• Exercise:
Quote every line below exactly as it reads.

==== Data segment ====

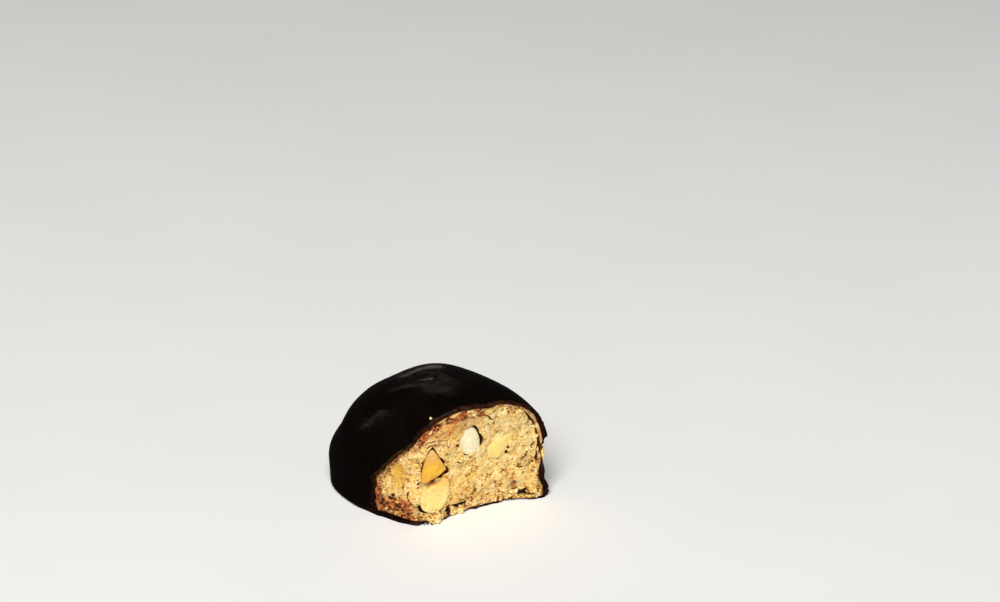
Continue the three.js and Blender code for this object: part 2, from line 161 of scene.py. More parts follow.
# ---- The chopped almonds that show ----
# outline: its corners, along and up the break. gaps: where a dark gap of painted shade parts it from
# the crumb, as the direction in degrees anticlockwise from the right, how far round, and the share of
# GAP_WIDTH. softness: higher for sharper corners. depth, proud: how far its back lies behind the
# break and its front stands out. lap: how far the crumb laps over its edge. colours: of its
# heart, its rind and its upper end. grainy: how much crumb sticks to it.
ALMONDS = {
    "almond_upper": dict(
        outline=[(10.3, 19.9), (12.4, 19.3), (13.8, 16.8), (13.8, 14.2), (11.9, 13.3), (10, 14.4), (9.1, 17)],
        gaps=[(5, 42, 1.0), (68, 26, 0.9), (192, 10, 0.8), (252, 14, 0.7)],
        softness=7, depth=4.2, proud=0.35, lap=0.3, slot="almond_white",
        colours=[(255, 244, 208), (246, 224, 174), (253, 238, 196)],
        material="peeled_almond", grainy=0.3,
    ),
    "almond_sliver": dict(
        outline=[
            (18.6, 16.4), (21.1, 17.4), (21.3, 15.9), (19.9, 13.2), (18.2, 11.3), (15.9, 11.9), (15.6, 13.9),
        ],
        gaps=[(325, 12, 0.7)],
        softness=7, depth=3.6, proud=0.22, lap=0.45, slot="almond_yellow",
        colours=[(254, 224, 132), (251, 216, 134), (254, 226, 146)],
        material="pale_cut_almond", grainy=0.25,
    ),
    "almond_wedge": dict(
        outline=[(2.5, 15.9), (3.7, 16.4), (5.3, 14.1), (7, 10.9), (4.3, 10.1), (1.5, 8.4), (1.2, 11.2)],
        gaps=[(38, 30, 0.9), (98, 26, 1.0), (168, 26, 0.8), (325, 17, 2.8), (300, 16, 2.2), (266, 16, 1.3)],
        softness=14, depth=3.4, proud=0.2, lap=0.12, slot="almond_golden",
        colours=[(250, 192, 60), (234, 172, 72), (236, 188, 116)],
        material="golden_cut_almond", grainy=0.45,
    ),
    "almond_lower": dict(
        outline=[
            (1.7, 7.3), (4.2, 8.5), (6.9, 9.4), (7.3, 7), (6.9, 4.6), (5.6, 2.9), (3.5, 2.4), (1.5, 3.5),
            (0.9, 5.4),
        ],
        gaps=[(226, 30, 1.1), (355, 10, 0.5)],
        softness=15, depth=4.2, proud=0.1, lap=0.85, slot="almond_yellow",
        colours=[(255, 228, 140), (253, 224, 148), (250, 204, 104)],
        material="cream_cut_almond", grainy=0.4,
    ),
    "almond_flank": dict(
        outline=[(-5.9, 12.4), (-4.4, 14), (-2.8, 13.4), (-2.5, 9.7), (-3.4, 7.6), (-5.8, 7.6)],
        gaps=[(200, 6, 0.4)],
        softness=6, depth=2.4, proud=0, lap=0.8, slot="almond_olive",
        colours=[(218, 160, 44), (240, 192, 98), (208, 156, 50)],
        material="grainy_almond", grainy=1.3,
    ),
}
FULLNESS = 0.35  # how much a soft outline is swelled, over its softness
FRONT_POWER = 2.6
GAP_WIDTH = 0.38
GAP_DEPTH = 1.1
GAP_SHADE = 1.4  # how far the painted shade of a gap reaches, over its width
GAP_NEAR = 3  # how far off the almond's plane it can be
LAP_TONGUES = [(0.9, 5.6, 1.1), (0.4, 1.7, 0.8)]  # the lap's own edge, ragged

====

• Response to this exercise:
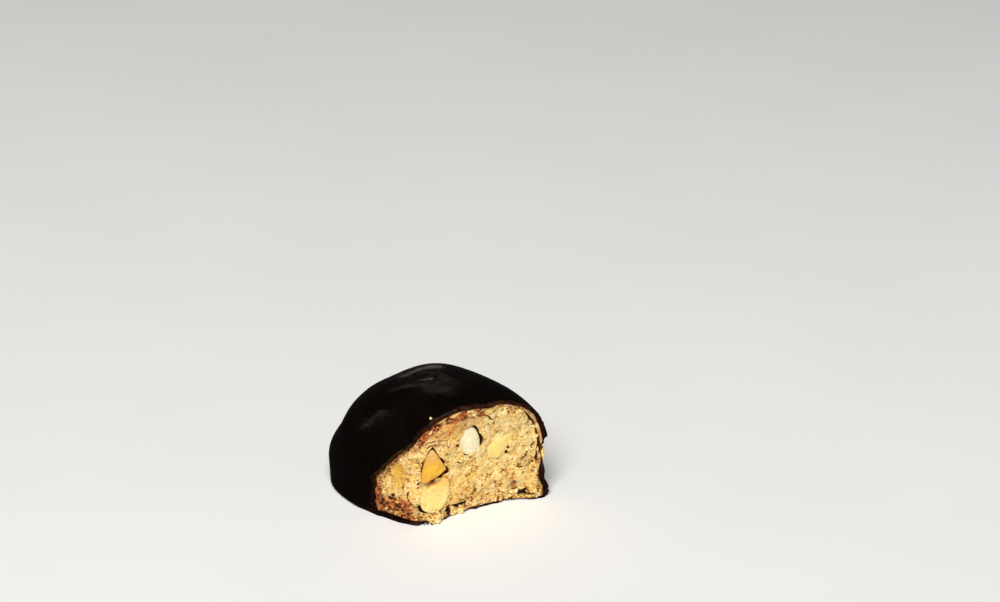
Continue the three.js and Blender code for this object: part 2, from line 161 of scene.py. More parts follow.
# ---- The chopped almonds that show ----
# outline: its corners, along and up the break. gaps: where a dark gap of painted shade parts it from
# the crumb, as the direction in degrees anticlockwise from the right, how far round, and the share of
# GAP_WIDTH. softness: higher for sharper corners. depth, proud: how far its back lies behind the
# break and its front stands out. lap: how far the crumb laps over its edge. colours: of its
# heart, its rind and its upper end. grainy: how much crumb sticks to it.
ALMONDS = {
    "almond_upper": dict(
        outline=[(10.3, 19.9), (12.4, 19.3), (13.8, 16.8), (13.8, 14.2), (11.9, 13.3), (10, 14.4), (9.1, 17)],
        gaps=[(5, 42, 1.0), (68, 26, 0.9), (192, 10, 0.8), (252, 14, 0.7)],
        softness=7, depth=4.2, proud=0.35, lap=0.3, slot="almond_white",
        colours=[(255, 244, 208), (246, 224, 174), (253, 238, 196)],
        material="peeled_almond", grainy=0.3,
    ),
    "almond_sliver": dict(
        outline=[
            (18.6, 16.4), (21.1, 17.4), (21.3, 15.9), (19.9, 13.2), (18.2, 11.3), (15.9, 11.9), (15.6, 13.9),
        ],
        gaps=[(325, 12, 0.7)],
        softness=7, depth=3.6, proud=0.22, lap=0.45, slot="almond_yellow",
        colours=[(254, 224, 132), (251, 216, 134), (254, 226, 146)],
        material="pale_cut_almond", grainy=0.25,
    ),
    "almond_wedge": dict(
        outline=[(2.5, 15.9), (3.7, 16.4), (5.3, 14.1), (7, 10.9), (4.3, 10.1), (1.5, 8.4), (1.2, 11.2)],
        gaps=[(38, 30, 0.9), (98, 26, 1.0), (168, 26, 0.8), (325, 17, 2.8), (300, 16, 2.2), (266, 16, 1.3)],
        softness=14, depth=3.4, proud=0.2, lap=0.12, slot="almond_golden",
        colours=[(250, 192, 60), (234, 172, 72), (236, 188, 116)],
        material="golden_cut_almond", grainy=0.45,
    ),
    "almond_lower": dict(
        outline=[
            (1.7, 7.3), (4.2, 8.5), (6.9, 9.4), (7.3, 7), (6.9, 4.6), (5.6, 2.9), (3.5, 2.4), (1.5, 3.5),
            (0.9, 5.4),
        ],
        gaps=[(226, 30, 1.1), (355, 10, 0.5)],
        softness=15, depth=4.2, proud=0.1, lap=0.85, slot="almond_yellow",
        colours=[(255, 228, 140), (253, 224, 148), (250, 204, 104)],
        material="cream_cut_almond", grainy=0.4,
    ),
    "almond_flank": dict(
        outline=[(-5.9, 12.4), (-4.4, 14), (-2.8, 13.4), (-2.5, 9.7), (-3.4, 7.6), (-5.8, 7.6)],
        gaps=[(200, 6, 0.4)],
        softness=6, depth=2.4, proud=0, lap=0.8, slot="almond_olive",
        colours=[(218, 160, 44), (240, 192, 98), (208, 156, 50)],
        material="grainy_almond", grainy=1.3,
    ),
}
FULLNESS = 0.35  # how much a soft outline is swelled, over its softness
FRONT_POWER = 2.6
GAP_WIDTH = 0.38
GAP_DEPTH = 1.1
GAP_SHADE = 1.4  # how far the painted shade of a gap reaches, over its width
GAP_NEAR = 3  # how far off the almond's plane it can be
LAP_TONGUES = [(0.9, 5.6, 1.1), (0.4, 1.7, 0.8)]  # the lap's own edge, ragged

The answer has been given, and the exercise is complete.